▸ Data provided:
★ ★ ★ ★ ★ ★ ★
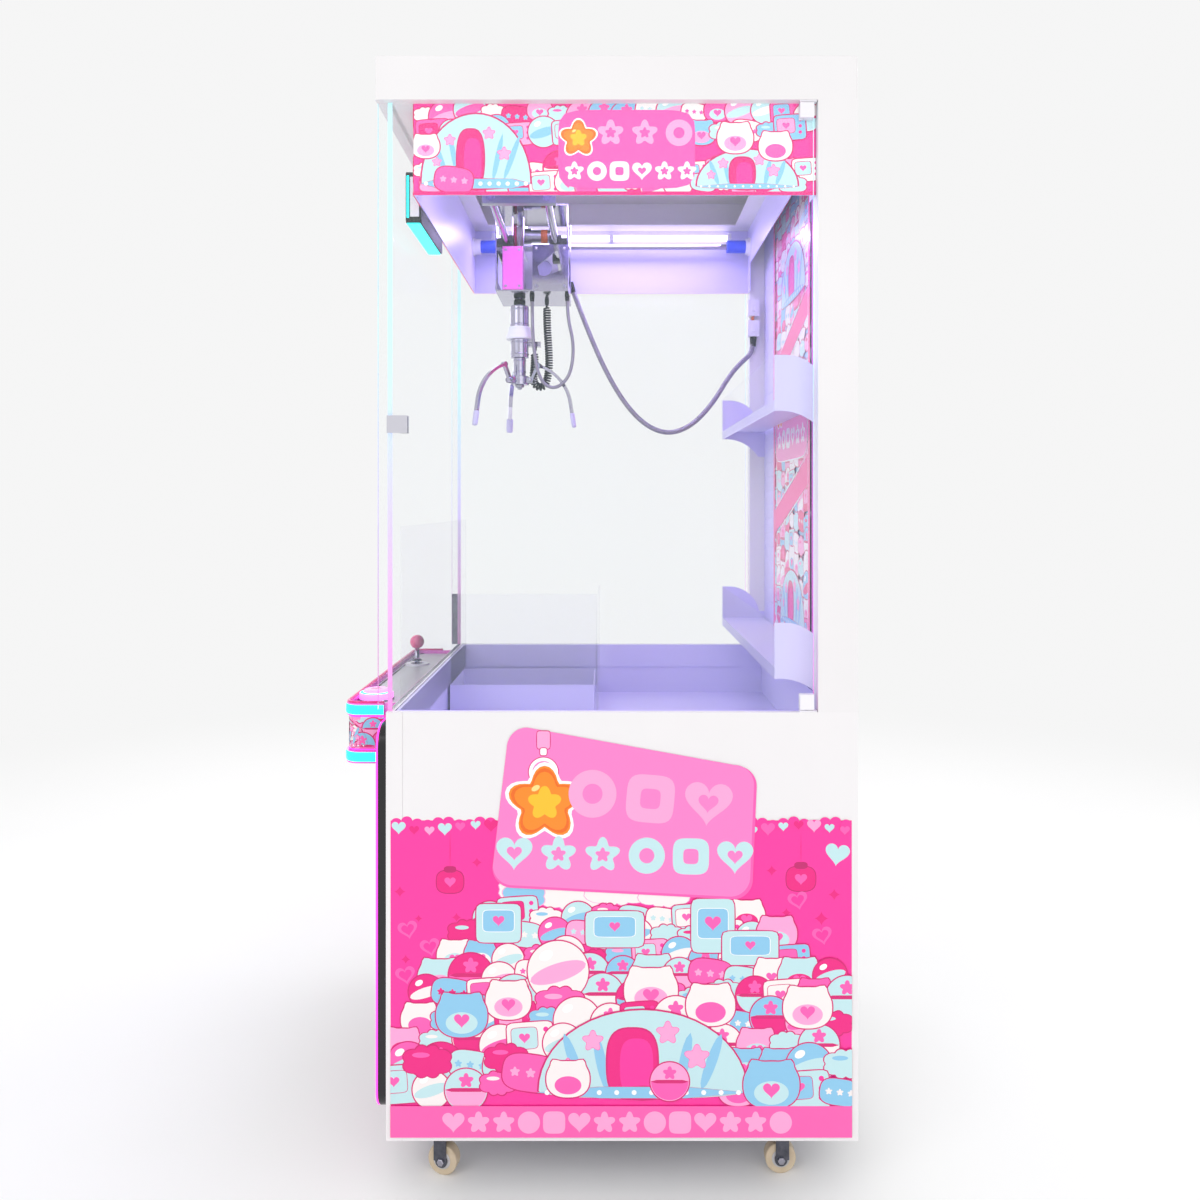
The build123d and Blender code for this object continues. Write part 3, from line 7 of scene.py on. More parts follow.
import bpy
import numpy as np
from mathutils import Vector
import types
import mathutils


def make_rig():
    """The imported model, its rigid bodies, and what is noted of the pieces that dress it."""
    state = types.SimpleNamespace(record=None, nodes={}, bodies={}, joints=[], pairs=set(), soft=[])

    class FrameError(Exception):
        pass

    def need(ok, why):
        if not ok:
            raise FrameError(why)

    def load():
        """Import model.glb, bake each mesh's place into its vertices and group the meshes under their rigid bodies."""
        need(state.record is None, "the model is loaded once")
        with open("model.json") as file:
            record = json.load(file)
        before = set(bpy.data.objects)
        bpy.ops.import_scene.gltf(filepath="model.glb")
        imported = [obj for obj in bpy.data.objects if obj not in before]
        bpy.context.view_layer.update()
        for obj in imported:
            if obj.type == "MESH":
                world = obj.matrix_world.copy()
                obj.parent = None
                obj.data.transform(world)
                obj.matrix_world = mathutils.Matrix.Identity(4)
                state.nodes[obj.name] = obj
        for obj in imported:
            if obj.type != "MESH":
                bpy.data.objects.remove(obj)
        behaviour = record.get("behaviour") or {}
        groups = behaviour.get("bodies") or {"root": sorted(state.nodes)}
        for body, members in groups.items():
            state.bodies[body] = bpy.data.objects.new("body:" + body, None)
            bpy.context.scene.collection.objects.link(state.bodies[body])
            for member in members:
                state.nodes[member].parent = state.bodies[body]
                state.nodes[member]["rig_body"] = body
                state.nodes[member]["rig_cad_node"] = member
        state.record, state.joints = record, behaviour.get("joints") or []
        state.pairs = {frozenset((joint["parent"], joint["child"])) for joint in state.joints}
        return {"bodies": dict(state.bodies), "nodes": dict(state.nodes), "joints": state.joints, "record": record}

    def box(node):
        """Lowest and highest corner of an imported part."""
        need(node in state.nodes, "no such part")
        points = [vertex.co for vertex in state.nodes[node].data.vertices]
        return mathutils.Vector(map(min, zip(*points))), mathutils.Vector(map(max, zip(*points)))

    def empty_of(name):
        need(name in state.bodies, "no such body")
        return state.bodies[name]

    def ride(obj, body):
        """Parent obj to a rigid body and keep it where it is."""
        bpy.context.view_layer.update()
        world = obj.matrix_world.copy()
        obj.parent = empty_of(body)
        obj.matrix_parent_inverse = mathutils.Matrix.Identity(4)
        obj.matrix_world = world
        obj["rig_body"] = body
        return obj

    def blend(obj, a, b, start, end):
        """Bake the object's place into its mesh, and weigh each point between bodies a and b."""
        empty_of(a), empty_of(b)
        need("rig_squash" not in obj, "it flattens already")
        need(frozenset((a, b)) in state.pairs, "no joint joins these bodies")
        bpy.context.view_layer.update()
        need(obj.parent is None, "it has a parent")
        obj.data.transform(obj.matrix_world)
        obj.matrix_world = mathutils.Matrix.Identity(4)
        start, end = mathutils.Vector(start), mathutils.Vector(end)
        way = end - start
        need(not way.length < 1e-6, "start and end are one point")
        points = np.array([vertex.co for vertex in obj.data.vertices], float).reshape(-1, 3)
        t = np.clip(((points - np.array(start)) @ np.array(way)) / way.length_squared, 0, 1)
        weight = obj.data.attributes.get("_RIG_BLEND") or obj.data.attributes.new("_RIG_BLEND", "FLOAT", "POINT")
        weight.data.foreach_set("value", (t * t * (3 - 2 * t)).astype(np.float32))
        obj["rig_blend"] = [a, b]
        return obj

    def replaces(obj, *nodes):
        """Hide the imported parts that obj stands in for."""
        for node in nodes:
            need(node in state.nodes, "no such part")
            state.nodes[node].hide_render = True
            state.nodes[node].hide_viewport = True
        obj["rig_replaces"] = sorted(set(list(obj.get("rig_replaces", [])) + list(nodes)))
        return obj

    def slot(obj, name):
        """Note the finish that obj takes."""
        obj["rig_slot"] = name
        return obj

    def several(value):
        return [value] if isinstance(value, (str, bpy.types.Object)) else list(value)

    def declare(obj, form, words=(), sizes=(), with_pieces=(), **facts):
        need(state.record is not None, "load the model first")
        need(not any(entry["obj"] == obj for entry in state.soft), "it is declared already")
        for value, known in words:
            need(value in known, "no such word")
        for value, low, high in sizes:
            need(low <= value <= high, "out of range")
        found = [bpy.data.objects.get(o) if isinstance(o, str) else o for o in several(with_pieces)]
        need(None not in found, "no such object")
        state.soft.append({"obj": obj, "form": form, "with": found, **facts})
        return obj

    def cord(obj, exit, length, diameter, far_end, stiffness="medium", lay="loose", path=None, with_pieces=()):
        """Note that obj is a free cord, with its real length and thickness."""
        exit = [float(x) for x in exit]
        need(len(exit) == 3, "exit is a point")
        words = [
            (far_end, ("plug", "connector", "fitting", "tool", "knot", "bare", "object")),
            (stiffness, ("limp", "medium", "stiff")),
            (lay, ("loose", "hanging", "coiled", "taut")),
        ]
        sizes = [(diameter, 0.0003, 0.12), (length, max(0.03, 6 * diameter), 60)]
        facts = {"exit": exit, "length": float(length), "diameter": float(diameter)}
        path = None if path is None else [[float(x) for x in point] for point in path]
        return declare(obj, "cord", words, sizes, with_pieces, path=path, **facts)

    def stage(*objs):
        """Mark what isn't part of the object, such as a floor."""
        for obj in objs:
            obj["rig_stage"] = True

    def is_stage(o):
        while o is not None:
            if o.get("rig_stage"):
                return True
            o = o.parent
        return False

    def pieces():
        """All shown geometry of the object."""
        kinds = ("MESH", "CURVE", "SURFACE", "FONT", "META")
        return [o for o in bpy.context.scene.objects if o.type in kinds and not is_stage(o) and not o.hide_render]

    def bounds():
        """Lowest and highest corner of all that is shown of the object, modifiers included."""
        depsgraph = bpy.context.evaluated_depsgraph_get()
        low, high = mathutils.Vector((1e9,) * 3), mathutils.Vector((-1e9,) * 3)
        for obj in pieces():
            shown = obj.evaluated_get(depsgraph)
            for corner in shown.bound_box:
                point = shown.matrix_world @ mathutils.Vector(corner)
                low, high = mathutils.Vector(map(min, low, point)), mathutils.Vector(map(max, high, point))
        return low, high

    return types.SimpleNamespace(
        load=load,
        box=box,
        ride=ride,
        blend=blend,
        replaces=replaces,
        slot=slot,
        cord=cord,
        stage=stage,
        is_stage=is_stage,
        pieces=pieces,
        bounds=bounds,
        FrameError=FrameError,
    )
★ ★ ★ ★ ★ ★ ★
▸ Task brief: Looking at the material above, please copy exactly every line from its first line through the line containing "imported model, its", with both ends included and nothing else.

▸ Answer to the problem:
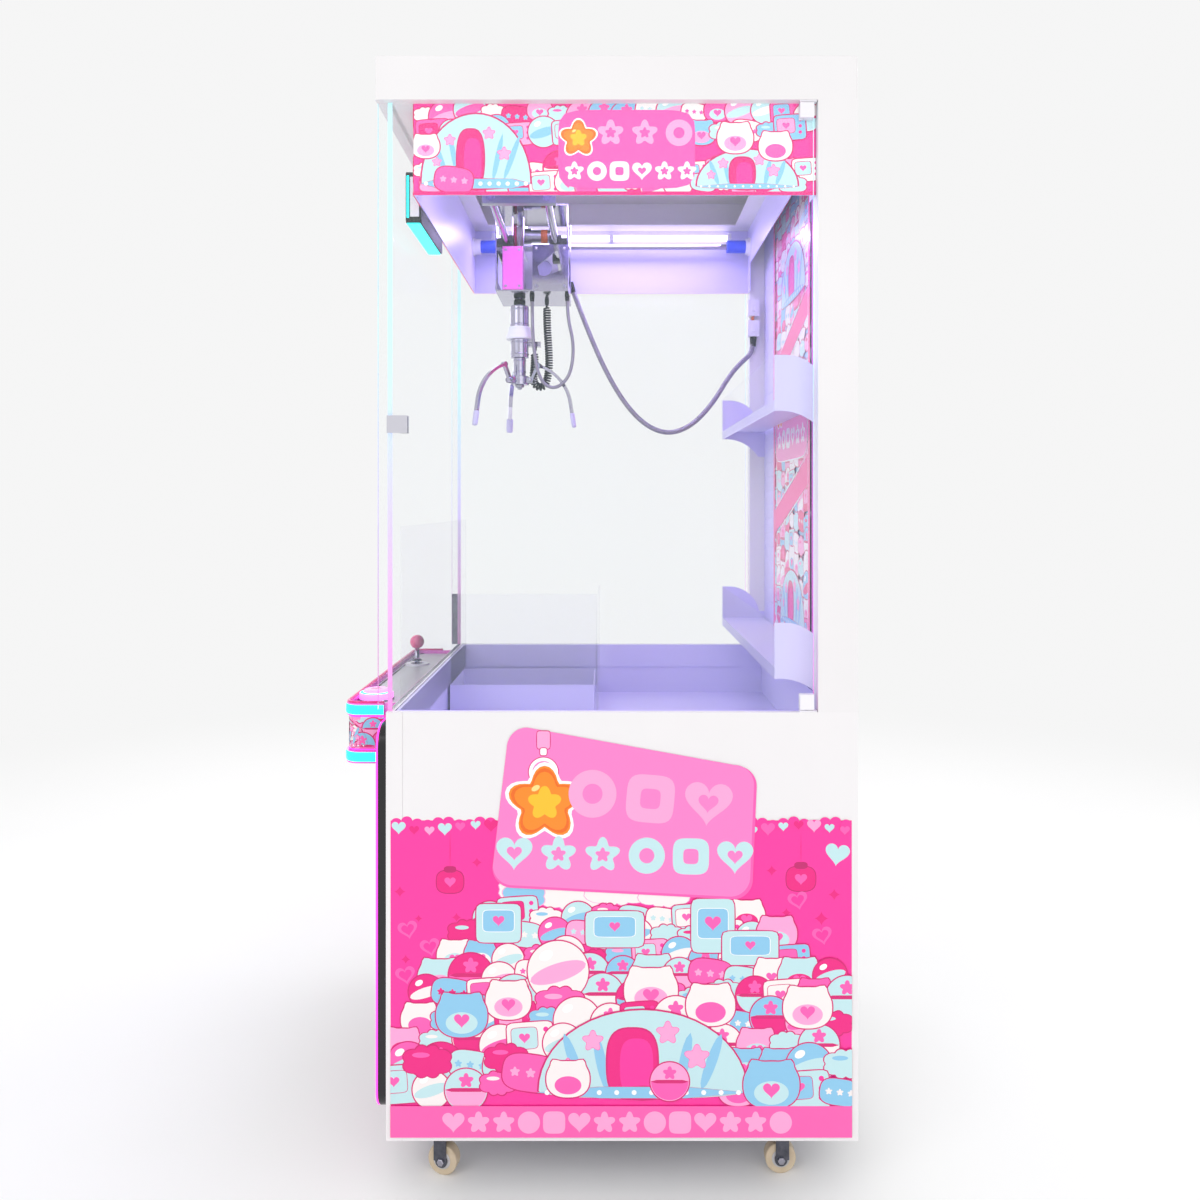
The build123d and Blender code for this object continues. Write part 3, from line 7 of scene.py on. More parts follow.
import bpy
import numpy as np
from mathutils import Vector
import types
import mathutils


def make_rig():
    """The imported model, its rigid bodies, and what is noted of the pieces that dress it."""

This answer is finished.